Among individuals, the massive collection and exploitation of personal data by digital firms in exchange of services, often with little or no consent, has raised a general concern about privacy and data protection. Apart from spurring recent legislative developments in this direction, this concern has raised some voices warning against the unsustainability of the existing digital economics (few digital champions, potential negative impact on employment, growing inequality), some of which propose that people are paid for their data in a sort of worldwide data labour market as a potential solution to this dilemma.
From a technical perspective, we are far from having the required technology and algorithms that will enable such a human-centric data economy. Even its scope is still blurry, and the question about the value of data, at least, controversial. Research works from different disciplines have studied the data value chain, different approaches to the value of data, how to price data assets, and novel data marketplace designs. At the same time, complex legal and ethical issues with respect to the data economy have risen around privacy, data protection, and ethical AI practices.
In this dissertation, we start by exploring the data value chain and how entities trade data assets over the Internet. We carry out what is, to the best of our understanding, the most thorough survey of commercial data marketplaces. In this work, we have catalogued and characterised ten different business models, including those of personal information management systems, companies born in the wake of recent data protection regulations and aiming at empowering end users to take control of their data. We have also identified the challenges faced by different types of entities, and what kind of solutions and technology they are using to provide their services.
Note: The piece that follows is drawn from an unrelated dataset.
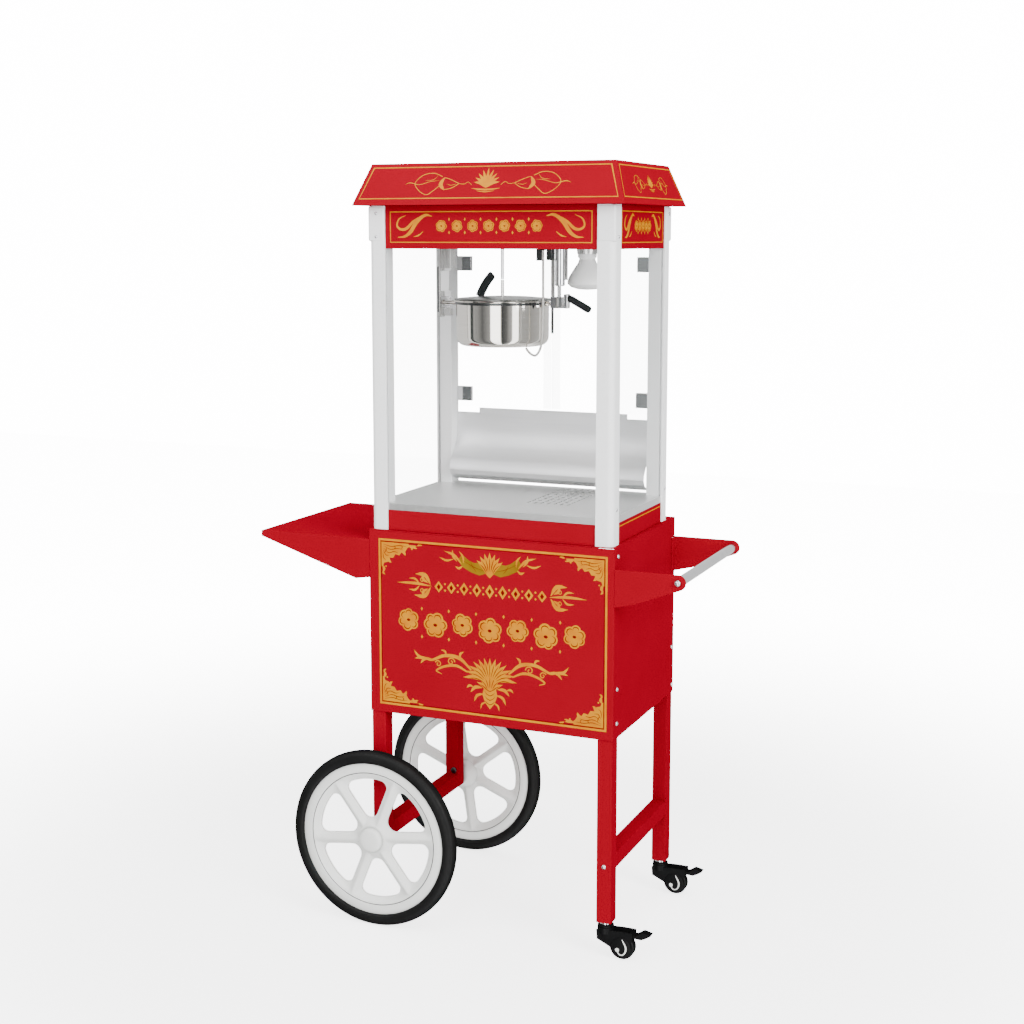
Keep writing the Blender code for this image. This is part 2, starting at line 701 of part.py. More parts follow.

Then we present a first of its kind measurement study that sheds light on the prices of data in the market using a novel methodology. We study how ten commercial data marketplaces categorise and classify data assets, which categories of data command higher prices, and what features are driving the prices of data in the market.
Next we turn to topics related to data marketplace design. Particularly, we study 1) how buyers can select and purchase suitable data for their tasks without requiring a priori access to such data in order to make a purchase decision, and 2) how marketplaces can distribute payoffs for a data transaction combining data of different sources among the corresponding providers, be they individuals or firms. The difficulty of both problems grows exponentially with the number of data providers involved, and hence it is further exacerbated in a human-centric data economy where buyers have to choose among data of thousands of individuals, and where marketplaces have to distribute payoffs to thousands of people contributing personal data to a specific transaction. Using large datasets of taxi rides from Chicago, Porto and New York we show that the value of data is different for each individual, and cannot be approximated by its volume, and we develop algorithms and tools to reduce the complexity of both problems and to make data purchasing more profitable for buyers and more efficient for data marketplaces.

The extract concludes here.